According to the Roman dealer Thomas Jenkins, Colonel John Campbell did ‘not want for taste or spirit’, a fact underscored by the number and quality of his Italian purchases. Campbell was unusual in collecting early Italian paintings including two panels by ‘Masaccio’ now attributed to Perugino and Giovanni Bellin’s Doge Leonardo Loredan (National Gallery, London).[1] Campbell was an early patron of Canova, purchasing the Amorini shortly after meeting him in 1787 and commissioning the Cupid and Psyche the following year, a sculpture commemorated in a portrait of the artist in his studio by Hugh Douglas Hamilton of 1788 and now in the Victoria and Albert Museum, London.[2] Campbell was an equally spirited purchaser of antiquities, acquiring the seated Demosthenes from the Villa Negroni, now in the Louvre, the magnificent Villa Lante Vase from Giovanni Volpato, now at Woburn Abbey and the relief depicting the Apotheosis of Homer from the Colonna collection, now in the British Museum. In Naples Campbell assembled a large and impressive collection of Etruscan vases including examples excavated at Nola and from the Collegio dei Santi Apostoli.
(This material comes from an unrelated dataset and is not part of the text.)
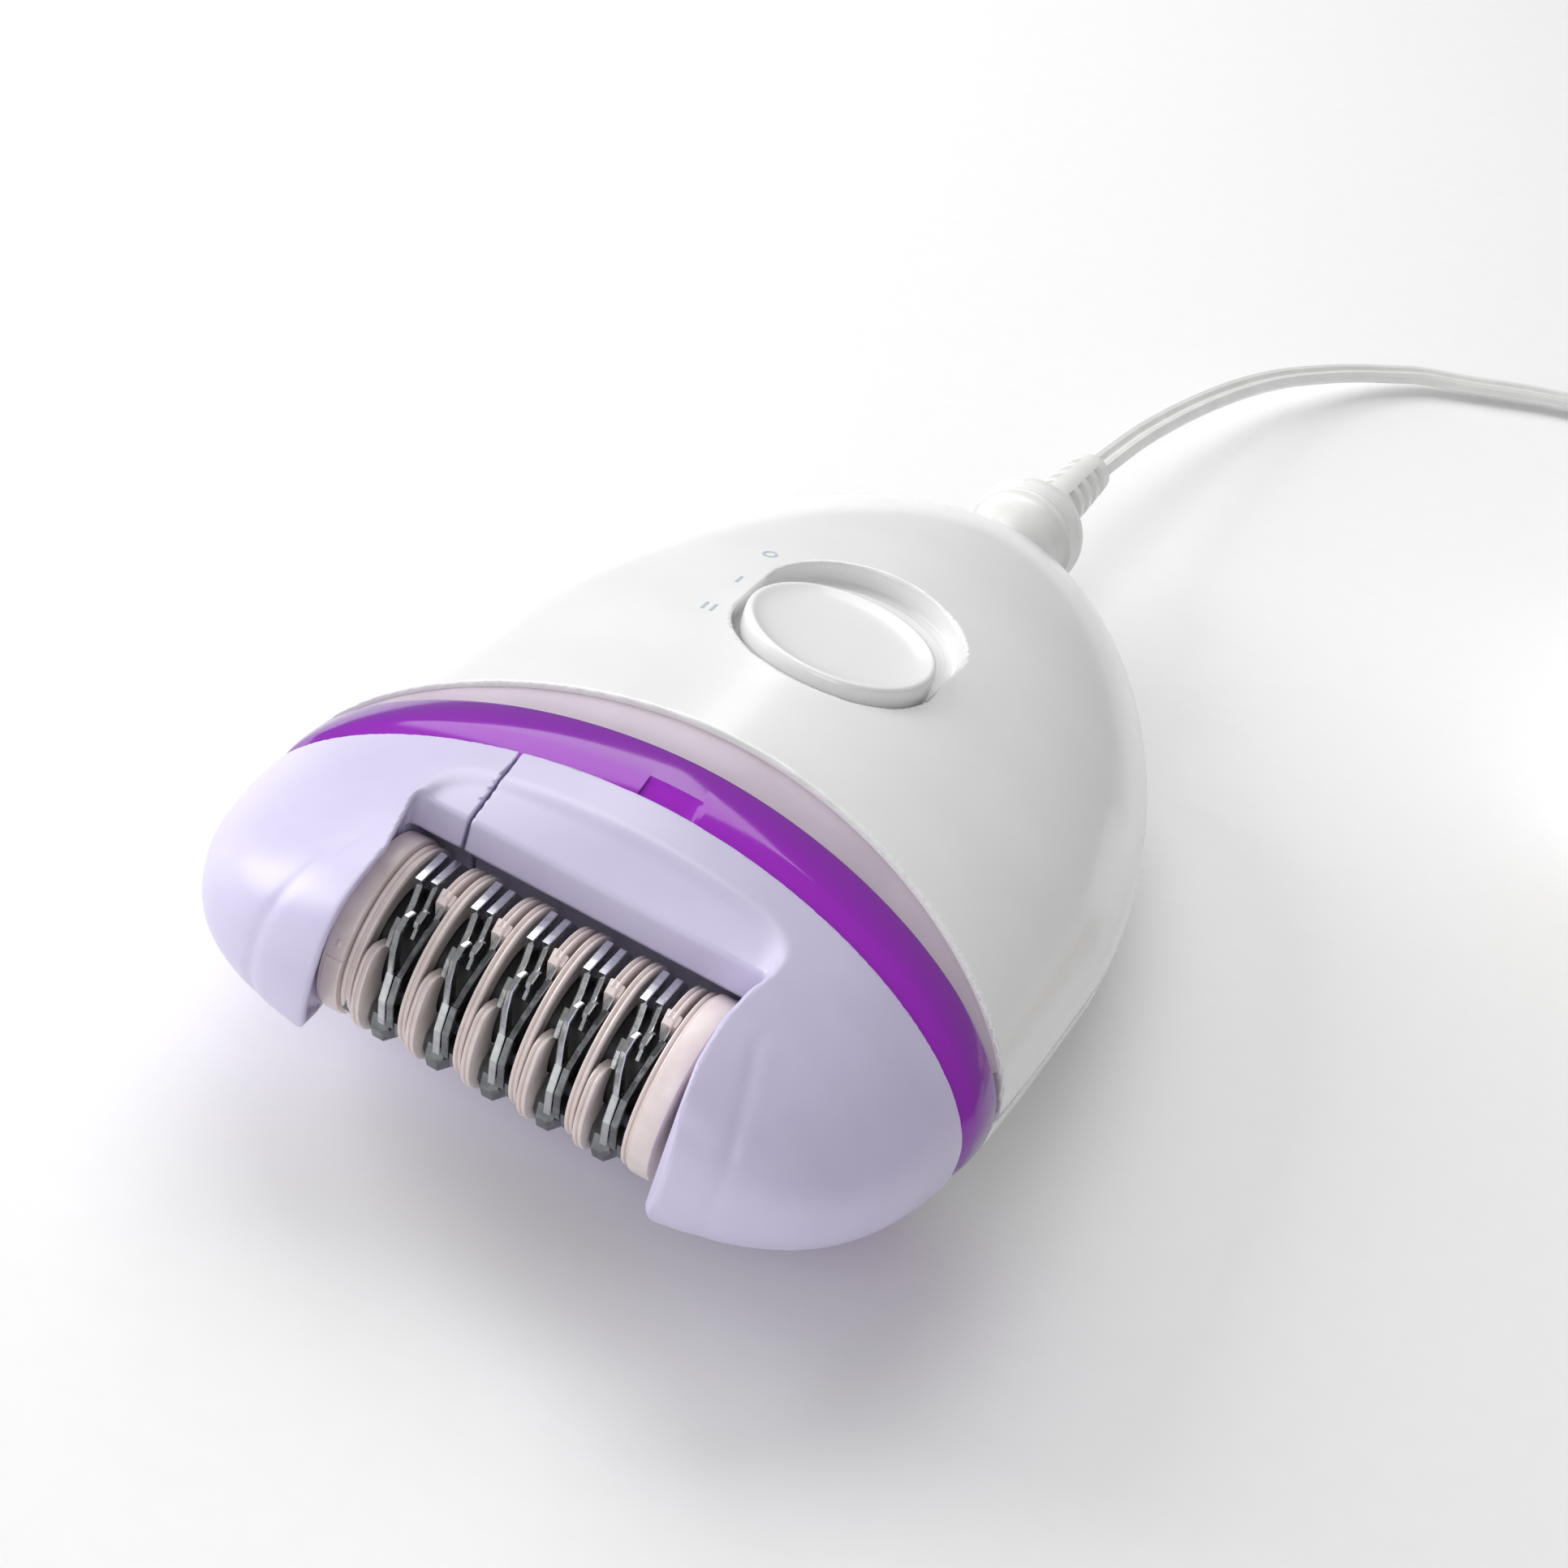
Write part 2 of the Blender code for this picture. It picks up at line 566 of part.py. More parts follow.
def sector_outline(inner, outer, first, last, steps):
    angles = np.radians(np.linspace(first, last, steps + 1))
    rim = [(outer * np.cos(a), outer * np.sin(a)) for a in angles]
    core = [(inner * np.cos(a), inner * np.sin(a)) for a in angles[::-1]]
    return rim + core


def barrel_pieces(parent):
    place = (0, BARREL_Y, BARREL_Z)
    left, right = BARREL_ENDS
    bore = AXLE_RADIUS + GAP
    core = [(bore, left - 1.7), (2.5, left - 1.7), (2.5, left + 1.0), (DRUM_RADIUS, left + 1.0),
            (DRUM_RADIUS, right), (bore, right)]
    link_mesh("barrel_core", turned_shape(core, 20), "dark_plastic", place, parent=parent)
    inner = DRUM_RADIUS + GAP
    ring = [(inner, 0), (BARREL_RADIUS - 0.3, 0), (BARREL_RADIUS, 0.3), (BARREL_RADIUS, END_RING_WIDTH - 0.3),
            (BARREL_RADIUS - 0.3, END_RING_WIDTH), (inner, END_RING_WIDTH)]
    for name, x in (("end_ring_left", left), ("end_ring_right", right - END_RING_WIDTH)):
        shifted = [(r, x + a) for r, a in ring]
        link_mesh(name, turned_shape(shifted, 28), "beige_plastic", place, parent=parent)
    for group in range(GROUPS):
        start = FIRST_GROUP_X + group * GROUP_PITCH
        number = str(group + 1)
        blade = sector_outline(inner, BARREL_RADIUS - 0.5, -60, 100, 10)
        link_mesh("fixed_tweezer_" + number, prism_shape(blade, start + 0.3, start + 0.8), "steel", place,
                  parent=parent)
        blade = sector_outline(inner, BARREL_RADIUS - 0.2, -130, 90, 12)
        link_mesh("moving_tweezer_" + number, prism_shape(blade, start + 1.3, start + 1.8), "steel", place,
                  parent=parent)
        arc = sector_outline(inner, BARREL_RADIUS - 0.5, 60, 250, 12)
        link_mesh("arc_disc_" + number, prism_shape(arc, start + 2.3, start + 3.2), "beige_plastic", place,
                  parent=parent)
        disc = [(inner, start + 3.6), (BARREL_RADIUS, start + 3.6), (BARREL_RADIUS, start + 4.5),
                (inner, start + 4.5)]
        link_mesh("full_disc_" + number, turned_shape(disc, 28), "beige_plastic", place, parent=parent)


# ---- switch ----

def switch_pieces(parent):
    turns = np.linspace(0, 2 * np.pi, 32, False)
    rim = [(BUTTON_HALF[0] * np.cos(a), BUTTON_HALF[1] * np.sin(a)) for a in turns]
    heights = ((0.97, 27.9), (1.0, 28.4), (1.0, 30.5), (0.97, 31.0), (0.9, 31.0), (0.5, 30.3))
    rows = [[(x * share, y * share, z - 29.0) for x, y in rim] for share, z in heights]
    button = link_mesh("switch_button", filled_shape(rows), "white_gloss_plastic",
                       (0, BUTTON_Y, 29.0), switch_matrix(), parent)
    stem = box_shape((-1.3, -1.8, -6.0), (1.3, 1.8, -0.6))
    joined = link_mesh("stem", stem, "white_gloss_plastic", (0, BUTTON_Y, 29.0), switch_matrix(), parent)
    boolean(button, joined, "UNION")
    slider = box_shape((-5.5, -3.4, -6.9), (5.5, 3.4, -6.3))
    link_mesh("switch_slider", slider, "dark_plastic", (0, BUTTON_Y, 29.0), switch_matrix(), parent,
              smooth=False)


# ---- supply lead ----

def plug_turn():
    """Turns X to the plug's own axis, which leaves the body along +Y and a little down."""
    return (Matrix.Rotation(PLUG_TILT, 3, "X") @ Matrix.Rotation(np.pi / 2, 3, "Z"))


def supply_lead(parent):
    plug = [(0, -9.0), (2.7, -9.0), (2.7, 0.0), (4.9, 0.0), (5.3, 2.0), (5.8, 7.0), (5.9, 11.0), (6.3, 11.3),
            (6.3, 12.2), (6.0, 12.5), (6.3, 12.8), (6.3, 13.7), (6.0, 14.0), (6.2, 14.5), (5.2, 15.8), (0, 15.8)]
    link_mesh("lead_plug", turned_shape(plug, 28), "white_flexible_pvc", PLUG_START, plug_turn(), parent)
    boot = [(0, BOOT_START), (3.0, BOOT_START), (2.2, BOOT_END), (0, BOOT_END)]
    link_mesh("strain_relief_boot", turned_shape(boot, 16), "white_flexible_pvc", PLUG_START, plug_turn(),
              parent)
    curve = bpy.data.curves.new("supply_cord", "CURVE")
    curve.dimensions = "3D"
    curve.bevel_depth = CORD_RADIUS * MM
    curve.bevel_resolution = 2
    curve.use_fill_caps = True
    spline = curve.splines.new("POLY")
    spline.points.add(len(cord_route()) - 1)
    for point, place in zip(spline.points, cord_route()):
        point.co = (*(Vector(place) * MM - parent.location), 1.0)
    cord = bpy.data.objects.new("supply_cord", curve)
    bpy.context.scene.collection.objects.link(cord)
    cord.parent = parent
    curve.materials.append(material("white_flexible_pvc"))


def cord_route():
    """A smooth curve through the route's points: three points to each stretch (Catmull-Rom)."""
    points = [Vector(p) for p in CORD_POINTS]
    points = [2 * points[0] - points[1]] + points + [2 * points[-1] - points[-2]]
    route = []
    for a, b, c, d in zip(points, points[1:], points[2:], points[3:]):
        for share in (0, 1 / 3, 2 / 3):
            t, t2, t3 = share, share**2, share**3
            route.append(0.5 * (2 * b + (c - a) * t + (2 * a - 5 * b + 4 * c - d) * t2
                                + (3 * b - a - 3 * c + d) * t3))
    return route + [points[-2]]


def coil_and_adapter(parent):
    half_width, half_height = COIL_HALF
    section = [(COIL_RADIUS + half_width * np.cos(a), half_height * np.sin(a))
               for a in np.linspace(0, 2 * np.pi, 12, endpoint=False)]
    upright = Matrix.Rotation(-np.pi / 2, 3, "Y")
    place = (*COIL_CENTRE, half_height + 0.05)
    link_mesh("cord_coil", turned_shape(section, 32), "white_flexible_pvc", place, upright, parent)
    tie_x = COIL_CENTRE[0] + COIL_RADIUS
    outer = box_shape((tie_x - 7.6, COIL_CENTRE[1] - 2.0, 0.0), (tie_x + 7.6, COIL_CENTRE[1] + 2.0, 10.4))
    tie = link_mesh("cord_tie", outer, "dark_plastic", parent=parent, smooth=False)
    inner = box_shape((tie_x - 6.4, COIL_CENTRE[1] - 3.0, -1.0), (tie_x + 6.4, COIL_CENTRE[1] + 3.0, 9.4))
    boolean(tie, link_mesh("tie_hole", inner, "dark_plastic", parent=parent))
    x, y = ADAPTER_CORNER
    body = box_shape((x, y, 0.05), (x + 38.0, y + 62.0, 27.0))
    link_mesh("wall_adapter", body, "dark_plastic", parent=parent, smooth=False)
    for number, pin_x in enumerate((x + 9.5, x + 28.5), 1):
        pin = turned_shape([(0, 0), (2.0, 0), (2.0, 17.5), (1.5, 19.0), (0, 19.0)], 14)
        link_mesh("adapter_pin_" + str(number), pin, "brass", (pin_x, y - GAP, 13.5),
                  Matrix.Rotation(-np.pi / 2, 3, "Z"), parent)


def main():
    clear_scene()
    places = gear_places()
    front_housing()
    housing_screws(rear_housing())
    neck_band()
    accent_ring()
    switch_bed()
    motor_and_board()
    power_socket()
    gear_frame()
    head = joint_empty("head_joint", (0, HOLLOW_Y, BARREL_Z))
    parents = {name: joint_empty(name + "_axis", (0, *place)) for name, place in places.items()}
    gears(parents)
    head_shells(head)
    head_fittings(head)
    barrel_pieces(parents["barrel"])
    switch_pieces(joint_empty("switch_joint", (0, BUTTON_Y, 29.0)))
    lead = joint_empty("lead_joint", PLUG_START)
    supply_lead(lead)
    coil_and_adapter(lead)


main()
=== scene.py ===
"""A corded epilator: its housings, tweezer head, cylinder, switch and lead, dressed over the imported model."""

import math

import bmesh
import bpy
import numpy as np
from mathutils import Matrix, Vector


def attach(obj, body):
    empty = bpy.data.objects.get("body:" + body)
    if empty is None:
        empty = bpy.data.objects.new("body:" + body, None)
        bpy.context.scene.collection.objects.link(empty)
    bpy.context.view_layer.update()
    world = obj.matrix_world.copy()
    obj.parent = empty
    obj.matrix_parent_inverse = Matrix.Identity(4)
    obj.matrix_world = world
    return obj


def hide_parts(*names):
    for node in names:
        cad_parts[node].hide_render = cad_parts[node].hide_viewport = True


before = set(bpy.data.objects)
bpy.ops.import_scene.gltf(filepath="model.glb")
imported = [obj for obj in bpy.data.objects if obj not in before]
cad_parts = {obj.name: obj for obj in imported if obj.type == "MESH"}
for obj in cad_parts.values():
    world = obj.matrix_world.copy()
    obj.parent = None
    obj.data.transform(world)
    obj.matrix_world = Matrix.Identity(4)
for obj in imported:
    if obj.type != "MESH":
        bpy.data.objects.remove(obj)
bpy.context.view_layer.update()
MM = 0.001

# Millimetres. The skin and the main edges repeat the part's own driving dimensions.
HALF_WIDTH, TOP_HEIGHT, BOTTOM_DEPTH = 34.5, 17.7, 12.2
TOP_POWER, BOTTOM_POWER = 1.9, 2.9
WIDEST_Y, TAIL_LENGTH, TAIL_POWER = -0.45, 63.7, 1.8
HEAD_LENGTH, HEAD_POWER = 56.8, 4.5
AXIS_Z, BEND_SPAN = 12.5, 55.2
TAIL_END = 57.25
# Each edge line is its place along Y in the middle, and how far along Y it has moved by the sides.
LIP_EDGE = (-15.95, -9.3)
RING_REAR = (-21.75, -4.5)
RING_FRONT = (-29.45, -4.0)
WALL, GAP = 2.0, 0.3
HANDLE_GRID, HEAD_GRID, ADAPTER_GRID = 0.4, 0.33, 0.6
BUTTON_HALF, BUTTON_Y, SWITCH_TRAVEL, RECESS_MARGIN = (9.2, 8.4), 5.95, 7.0, 0.65
SWITCH_TILT, TILT_HEIGHT = math.radians(-3.0), 29.0
NOTCH_DEPTH = 0.28
INK_STANDS, INK_DEPTH = 0.03, 0.08
BARREL_Y, BARREL_Z, BARREL_RADIUS, DRUM_RADIUS = -43.4, 17.2, 7.7, 4.2
HUB_RADIUS = DRUM_RADIUS + 0.3
BLADE_CRISP, LEVER_CRISP = 14, 20
BARREL_ENDS, BAY_ENDS, BAY_RADIUS = (-16.9, 13.7), (-17.2, 14.7), 8.5
CHEEK_LIP, SEAM_HALF_GAP = 1.0, 0.13
GROUPS, GROUP_PITCH, FIRST_GROUP_X = 5, 5.17, -13.6
SEAM = ((-15.2, -15.75), (-12.6, -33.75), (-10.8, -75.0))
PLUG_START, PLUG_TILT = (0.0, 58.25, 13.4), math.radians(-4.0)
SCREW_HEADS = ((0.0, 41.25, 2.1), (-20.0, -5.75, 2.6), (20.0, -5.75, 2.6))


# ---- materials ----

def linear(code):
    """An sRGB hex colour as linear RGBA."""
    parts = [int(code[i:i + 2], 16) / 255 for i in (1, 3, 5)]
    return (*[p / 12.92 if p <= 0.04045 else ((p + 0.055) / 1.055) ** 2.4 for p in parts], 1.0)


def add_node(tree, kind, links=(), **settings):
    """A node with its settings and links. A setting named after a socket goes to that socket.
    Links are (socket, output)."""
    node = tree.nodes.new(kind)
    for key, value in settings.items():
        socket = key.replace("_", " ").title()
        if hasattr(node, key):
            setattr(node, key, value)
        else:
            node.inputs[socket].default_value = value
    for socket, output in links:
        tree.links.new(output, node.inputs[socket])
    return node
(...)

John Flaxman wrote to George Romney enthusiastically about Campbell’s collection noting:  ‘I must mention excellent news for the arts in England. Colonel Campbell is returning, and brings with him to London three hundred Etruscan vases many adorned with the finest historical paintings; and a collection of all the plaster casts from the finest antiques he could purchase in Italy.’[3]

Most of these purchases were made through the agency of the Irish painter Henry Tresham who had been resident in Rome since 1775. It is Tresham, not Campbell, who is shown in Hamilton’s pastel of Canova at work on the Cupid and Psyche and Tresham who organised the payment and shipping of Campbell’s Italian purchases. Tresham accompanied Campbell on his trip to Sicily in 1783. The pair visited the island shortly after the earthquake which devastated Messina on 5th February. In Sicily Tresham produced a series of remarkable topographical views, capturing the unfamiliar landscapes and its landmarks. The drawings, worked in ink and watercolour wash, were presumably designed to form a record of his trip with Campbell and remained with Campbell’s descendants until the twentieth century. The drawings themselves show how receptive Tresham was to the work of his contemporaries. The use of controlled, planar wash and precise outline recall the best of Francis Towne’s Italian watercolours, whilst the interest in showing buildings from oblique angles recalls the work of Thomas Jones. Tresham was also clearly alive to the work of his European contemporaries; the Sicilian watercolours show the influence of Giovanni-Battista Lusieri in the clarity of the light and sharp delineation of forms. Campbell we know purchased a quantity of works from both Lusieri and Xavier della Gatta.

This beautifully preserved watercolour is the largest and most impressive of Tresham’s Sicilian landscapes. The view shows the so-called Ear of Dionysius in Syracuse. Described in a contemporary guidebook as: ‘cut out of solid rock, 18 feet wide, and 53 in height’ which ‘penetrates into the heart of the hill in the form of a capital S; the sides are chisseled very smooth, and the whole cavern so contrived, that every sound made in it, was collected and united in one point, which was called the tympanum.’[4] Tresham shows two travellers, presumably Campbell and himself, standing and seated on a rock in the foreground. The diminutive figures give a sense of scale, evoking a sense of the sublime.

Tresham’s 1783 views of Sicily are the most complete visual record of the island produced by a British artist in the eighteenth century. A group of seven watercolours form the series, including two of sites in the city of Syracuse, were acquired by the British Museum from the collection of Paul Oppé in 1956. This large-scale, beautifully preserved and meticulously worked watercolours stand as one of the most ambitious records of a Grand Tour journey and should be considered on a par with both JR Cozens series of watercolours made for William Beckford and Richard Wilson’s drawings for the 2nd Lord Dartmouth. Preserved in spectacular condition and retaining its original wash-lined mount, this bold sheet is one of the most impressive and impactful of the series. The drawing remained at Campbell’s Welsh home, Stackpole Court until its sale in the 1960s.


  1. Francis Russell, ‘Early Italian Pictures and Some English Collectors’, The Burlington Magazine, vol.136, no.1091, February 1994, p.87.
  2. Hugh Honour, ‘Antonio Canova and the Anglo-Romans, Part II, The First Years in Rome,’ The Connoisseur, December, 1959, pp.227-228. 
  3. Flaxman to Romney, Rome, May 25th 1788. 
  4. Patrick Brydone and Henry Swunburne, The Present State of Sicily and Malta, London, 1788, p.75.